What questions should I ask a dark web monitoring vendor?

Once you establish that you have a requirement for a dark web monitoring vendor, you can then focus on evaluating potential partners by asking the right questions.

  • Can the vendor fulfill your intelligence gaps?
  • How regularly does the vendor collect data?
  • Does the vendor have sufficient coverage of your focus areas?
  • How quickly is data made available?
  • Is the vendor compliant with your organization’s legal requirements
  • Does the vendor offer access to unstructured or structured data?
  • How intuitive is the tool and user experience?
  • Does the vendor’s platform allow users to collaborate?
  • What format is the intelligence provided in?
  • How open is the vendor to accepting data source requests?
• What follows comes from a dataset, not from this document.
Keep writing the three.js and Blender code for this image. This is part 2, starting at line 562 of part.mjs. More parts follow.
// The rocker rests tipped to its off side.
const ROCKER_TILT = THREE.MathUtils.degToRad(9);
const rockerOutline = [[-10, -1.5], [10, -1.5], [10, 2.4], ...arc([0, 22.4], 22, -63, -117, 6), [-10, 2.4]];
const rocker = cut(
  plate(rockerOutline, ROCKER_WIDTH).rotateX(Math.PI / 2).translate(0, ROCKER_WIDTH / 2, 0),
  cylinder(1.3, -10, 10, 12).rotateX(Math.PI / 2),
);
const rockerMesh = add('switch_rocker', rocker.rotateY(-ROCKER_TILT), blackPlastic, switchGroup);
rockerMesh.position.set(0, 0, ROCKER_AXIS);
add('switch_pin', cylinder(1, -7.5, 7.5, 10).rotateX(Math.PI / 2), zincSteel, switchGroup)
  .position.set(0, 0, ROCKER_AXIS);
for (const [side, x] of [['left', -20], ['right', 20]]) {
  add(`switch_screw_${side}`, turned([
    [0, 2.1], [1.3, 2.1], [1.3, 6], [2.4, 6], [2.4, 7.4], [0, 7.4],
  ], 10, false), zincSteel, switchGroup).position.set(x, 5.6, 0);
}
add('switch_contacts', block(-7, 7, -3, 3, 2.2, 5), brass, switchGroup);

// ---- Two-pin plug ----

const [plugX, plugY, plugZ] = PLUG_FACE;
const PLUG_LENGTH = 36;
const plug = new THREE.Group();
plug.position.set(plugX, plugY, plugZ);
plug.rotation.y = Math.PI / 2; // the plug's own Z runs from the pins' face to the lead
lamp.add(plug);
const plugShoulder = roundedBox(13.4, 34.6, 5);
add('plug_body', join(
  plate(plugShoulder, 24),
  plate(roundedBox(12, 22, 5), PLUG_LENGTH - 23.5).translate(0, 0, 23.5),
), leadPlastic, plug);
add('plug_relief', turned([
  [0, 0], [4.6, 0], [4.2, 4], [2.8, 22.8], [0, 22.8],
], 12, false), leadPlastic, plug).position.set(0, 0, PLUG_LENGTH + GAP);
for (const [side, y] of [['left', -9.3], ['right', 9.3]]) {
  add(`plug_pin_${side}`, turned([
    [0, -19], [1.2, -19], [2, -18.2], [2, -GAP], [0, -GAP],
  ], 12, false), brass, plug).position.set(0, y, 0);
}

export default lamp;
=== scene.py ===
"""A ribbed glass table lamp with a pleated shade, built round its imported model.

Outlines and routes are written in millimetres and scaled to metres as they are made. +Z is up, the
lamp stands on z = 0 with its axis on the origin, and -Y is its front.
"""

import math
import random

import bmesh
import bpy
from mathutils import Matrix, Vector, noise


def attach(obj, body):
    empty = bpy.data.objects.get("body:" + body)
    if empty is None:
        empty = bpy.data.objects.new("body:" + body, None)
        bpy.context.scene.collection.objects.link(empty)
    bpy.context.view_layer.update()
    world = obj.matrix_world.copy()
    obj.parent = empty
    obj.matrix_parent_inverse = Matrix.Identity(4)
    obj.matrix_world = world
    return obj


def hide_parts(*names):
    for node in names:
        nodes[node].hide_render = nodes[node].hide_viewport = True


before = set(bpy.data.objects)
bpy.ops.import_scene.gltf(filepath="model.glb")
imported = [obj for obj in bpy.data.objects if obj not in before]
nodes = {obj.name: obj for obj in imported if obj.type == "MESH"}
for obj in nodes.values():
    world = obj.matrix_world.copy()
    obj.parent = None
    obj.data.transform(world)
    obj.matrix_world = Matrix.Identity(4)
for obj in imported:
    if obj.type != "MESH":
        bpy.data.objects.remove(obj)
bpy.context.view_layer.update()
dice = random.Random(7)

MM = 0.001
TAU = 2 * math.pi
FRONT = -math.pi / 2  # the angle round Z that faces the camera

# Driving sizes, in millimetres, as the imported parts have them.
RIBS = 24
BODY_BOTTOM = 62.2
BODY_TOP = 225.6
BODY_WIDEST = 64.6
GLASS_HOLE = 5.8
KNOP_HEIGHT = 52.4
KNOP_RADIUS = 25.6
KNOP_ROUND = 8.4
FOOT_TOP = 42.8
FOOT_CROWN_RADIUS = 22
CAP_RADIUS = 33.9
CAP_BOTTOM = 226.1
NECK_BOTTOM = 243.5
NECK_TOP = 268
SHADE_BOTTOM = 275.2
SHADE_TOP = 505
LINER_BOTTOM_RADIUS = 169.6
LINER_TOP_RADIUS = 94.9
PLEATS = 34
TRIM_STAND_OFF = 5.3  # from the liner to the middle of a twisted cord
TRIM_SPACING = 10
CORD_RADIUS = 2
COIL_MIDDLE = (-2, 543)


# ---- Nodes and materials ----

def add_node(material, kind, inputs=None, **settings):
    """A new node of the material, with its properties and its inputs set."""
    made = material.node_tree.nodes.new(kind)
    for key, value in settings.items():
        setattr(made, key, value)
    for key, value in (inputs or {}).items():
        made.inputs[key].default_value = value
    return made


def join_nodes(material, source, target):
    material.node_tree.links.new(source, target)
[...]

To get insights and guidance on selecting a new Cyber Threat Intelligence (CTI) partner, download our report, “The Essential Buyer’s Guide to CTI.”

Where does dark web intelligence fit with my cybersecurity posture?

While dark web monitoring offers multiple benefits, it’s crucial to remember that it’s part of an advanced enterprise cybersecurity posture and doesn’t replace your current cybersecurity strategy or infrastructure. Using dark web traffic monitoring as part of our cybersecurity plan can take any business from being cyber reactive to cyber progressive. Doing this gives cybersecurity teams the invaluable insight they need to change and update their infrastructure as they see potential threats appearing.

Organizations are continuing to be compromised in spite of investing in security solutions to protect their networks. In order to break this cycle, security teams need to view their existing capabilities as a solid foundation of security infrastructure, but also seek to augment them with intelligence that alerts to the possibility of attack earlier in the Cyber Kill Chain. 

Dark web threat intelligence should be considered as an integral component to enhancing an organizations’ security posture. Employing a dark web monitoring capability can help to move an organization from a reactive posture and into a proactive security posture, identifying potential threats before cybercriminals can compromise the network.